Although it's a small sample size, here's the comparison (with three players still in college):

Lottery picks
Proven powers: 47.8 percent
Unconventional: 50 percent

Non-lottery first round
Proven powers: 21.6 percent
Unconventional: 10 percent

Second rounders
Proven powers: 13.6 percent
Unconventional: 10 percent

Proven powers: 14.8 percent
Unconventional: 20 percent

Basically, there's not a huge difference.

Two notes: Every player drafted No. 1 since 2007 was a top-10 prospect coming out of high school with the exception of Blake Griffin in 2009, and 28 of 50 top-five picks were top-10 prospects. If a player is that highly regarded coming out high school, odds are he will hear his name early in the NBA draft.

So who's next on this list?

Two players fit the bill for the upcoming season: Missouri's Michael Porter Jr. and Alabama's Collin Sexton. Porter was the No. 1-ranked player in the country until Marvin Bagley III reclassified in August. He originally committed to Washington after his father was hired as an assistant coach but reopened his recruitment once Lorenzo Romar was fired. Porter's father was then hired as an assistant coach at Missouri, and Porter followed shortly after. The Tigers haven't been to the NCAA tournament since 2013 and won eight SEC games in the past three seasons combined.
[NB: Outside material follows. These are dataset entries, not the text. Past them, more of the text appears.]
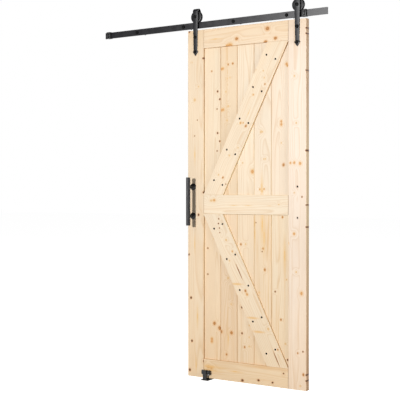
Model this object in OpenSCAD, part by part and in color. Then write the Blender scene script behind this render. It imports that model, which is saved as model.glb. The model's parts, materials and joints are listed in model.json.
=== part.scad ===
// Sliding barn door with its face-fixed flat rail, strap hangers, end stops and floor guide.
// +X runs along the rail to the right, -Y is the front and +Z is up.
// The origin is on the floor, at the centre of the floor guide. All sizes are in millimetres.

/* [Door] */
// Width of the door
door_w = 813; // [650:1:1100]
// Height of the door
door_h = 2134; // [1750:1:2600]
// Thickness of the stiles and rails
door_t = 35; // [30:1:45]
// Face width of the stiles and rails
frame_w = 116; // [95:1:140]
// Thickness of the infill boards
board_t = 15; // [12:1:20]
// Height of the middle rail's centre above the door's bottom edge
mid_rail_h = 1063; // [850:1:1250]
// Gap between the floor and the door
floor_gap = 10; // [8:1:20]
// Distance from the door's left edge to the floor guide with the door closed
guide_from_edge = 140; // [110:1:220]
// Length of door that stays past the guide's centre with the door open
guide_hold = 25; // [20:1:120]

/* [Joinery] */
// Depth of the groove in the frame, and of what fits into it
groove_d = 12; // [8:0.5:16]
// Room left at the bottom of each groove for the wood to move
groove_room = 1; // [0.5:0.1:3]
// Depth of the tongue on a board's edge
tongue_d = 8; // [5:0.5:10]
// Thickness of the tongue on a board's edge
tongue_t = 5; // [3:0.5:6]
// Size of the chamfer along the face edges of a board
board_v = 3; // [1:0.5:4]
// Size of the eased edge on the frame and the braces
arris = 1.5; // [0.5:0.5:3]

/* [Braces] */
// Width of a brace
brace_w = 127; // [90:1:150]
// Distance from the left stile to a brace's right edge, along the middle rail
brace_foot = 138; // [110:1:200]
// Height above the middle rail of the first pair of screws
brace_screw_low = 75; // [60:1:120]
// Distance from the top or bottom rail to the last pair of screws
brace_screw_high = 88; // [60:1:120]
// Distance between the two screws of a pair
brace_screw_pitch = 66; // [50:1:80]
// Radius of a brace screw's head
brace_head_r = 6; // [5:0.5:8]
// Height of a brace screw's head
brace_head_h = 2.5; // [1.5:0.5:4]
// Radius of a brace screw's shank
brace_screw_r = 2; // [1.5:0.25:3]
// Distance that the tip of a brace screw stops short of the boards' back face
brace_screw_short = 3; // [1:0.5:8]

/* [Rail] */
// Height of the rail's flat bar
rail_h = 40; // [35:1:50]
// Thickness of the rail's flat bar
rail_t = 6; // [5:0.5:8]
// Gap between the door's top edge and the rail
rail_gap = 12; // [8:1:20]
// Length of rail beyond the right end stop
rail_past_right = 130.5; // [10:0.5:300]
// Length of rail beyond the left end stop
rail_past_left = 15.5; // [5:0.5:300]
// Distance from each end of the rail to its nearest bolt
rail_bolt_end = 260; // [100:1:300]
// Distance from the door's back face to the wall
wall_gap = 15; // [13:1:60]
// Radius of the rail's bolts
lag_r = 5; // [4:0.5:6]
// Length of bolt that goes into the wall
lag_in_wall = 60; // [40:5:100]
// How much smaller the radius of a rail bolt's thread is than its shank's
lag_thread_cut = 0.6; // [0.3:0.1:1]
// Height of a rail bolt's head
lag_head_h = 5.5; // [4:0.5:6]
// Radius of the rail's wall spacers
spacer_r = 12.5; // [9:0.5:13]

/* [Hangers] */
// Distance from each door edge to the middle of its hanger
hanger_from_edge = 57; // [45:1:70]
// Thickness of the strap
strap_t = 5; // [4:0.5:6]
// Gap between the two legs of the strap
strap_gap = 28; // [26:0.5:34]
// Width of the strap at the axle
strap_w = 36; // [30:1:44]
// Width of the strap where it meets the arrowhead
neck_w = 25; // [20:1:30]
// Width of the arrowhead
arrow_w = 38; // [32:1:50]
// Length from the arrowhead's barbs to its tip
arrow_l = 26; // [18:1:40]
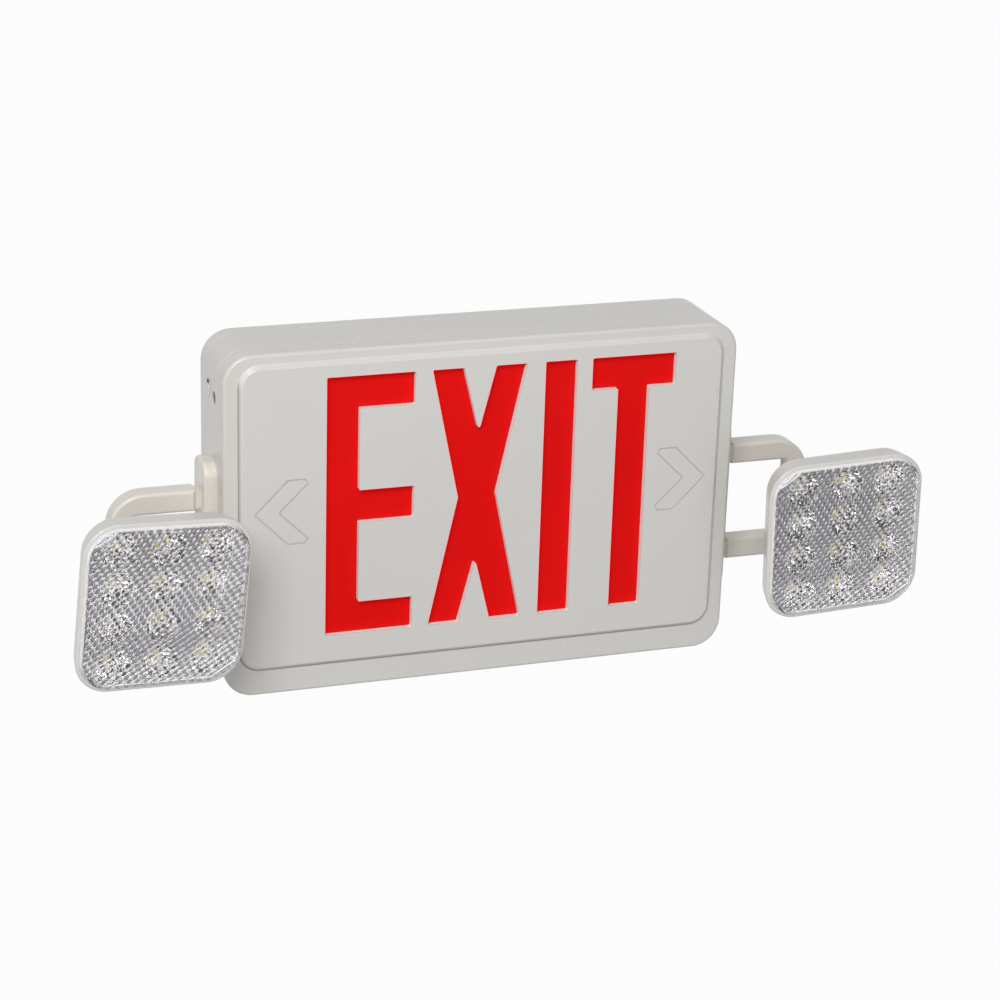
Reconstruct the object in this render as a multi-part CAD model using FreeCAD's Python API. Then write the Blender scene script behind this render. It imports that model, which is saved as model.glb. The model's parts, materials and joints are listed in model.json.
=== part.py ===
import FreeCAD, Part
import math
import os

from FreeCAD import Placement, Rotation, Vector

# Emergency exit light for a wall, with two lamp heads that can be aimed.
#
# Frame: the origin lies on the wall face, midway between the two box screws.
# +Z is up, +X is to the right of someone who reads the sign, and the sign
# faces -Y. All sizes are in millimetres. A "depth" is a distance out from the
# wall, so the point at depth d has y = -d.

# ---------------------------------------------------------------- housing ---
WIDTH = 301.8
HEIGHT = 200.7
CORNER_R = 17.0
WALL = 2.5
BACK_DEPTH = 9.5          # back plate, wall face to first seam
BODY_DEPTH = 29.0         # housing, first seam to second seam
COVER_DEPTH = 14.2        # front frame, second seam to its front face
COVER_EDGE_R = 1.8        # rounding of the front frame's outer edge
SEAM = 0.35               # chamfer on each side of a seam
LIP_DEPTH = 3.0           # how far the housing's lips reach past a seam
LIP_T = 1.2
BULKHEAD_T = 1.5          # white web behind the legend

# ----------------------------------------------------------- clearances ---
FIT = 0.3                 # between pieces that move past each other
SLIP = 0.1                # between pieces that are pushed together
RUN = 0.05                # radial, between a shaft and its bore

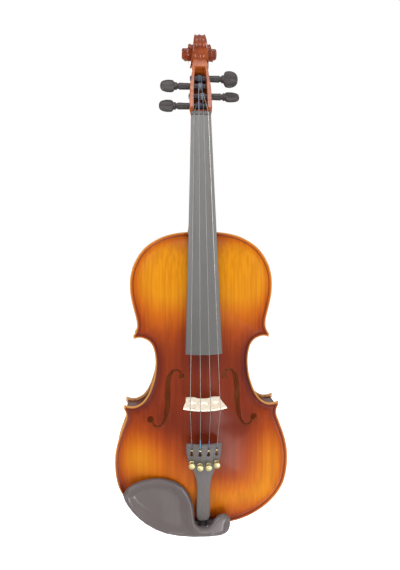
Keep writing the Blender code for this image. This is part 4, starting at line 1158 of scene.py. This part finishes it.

Sexton was the second-best guard in the ESPN 100, and chose Alabama over Kansas, Georgia and others. Avery Johnson recruited him before pretty much any other high-major school, and remained a factor even after Sexton came out of nowhere during the spring of his junior season. The Crimson Tide last made the NCAA tournament in 2012, the only time they've reached it since 2006.

Both players are projected in the top eight of Jonathan Givony's initial 2018 mock draft.

Will bucking the trend and not going to a proven power pay off for both players? If history is any indication, they'll be just fine.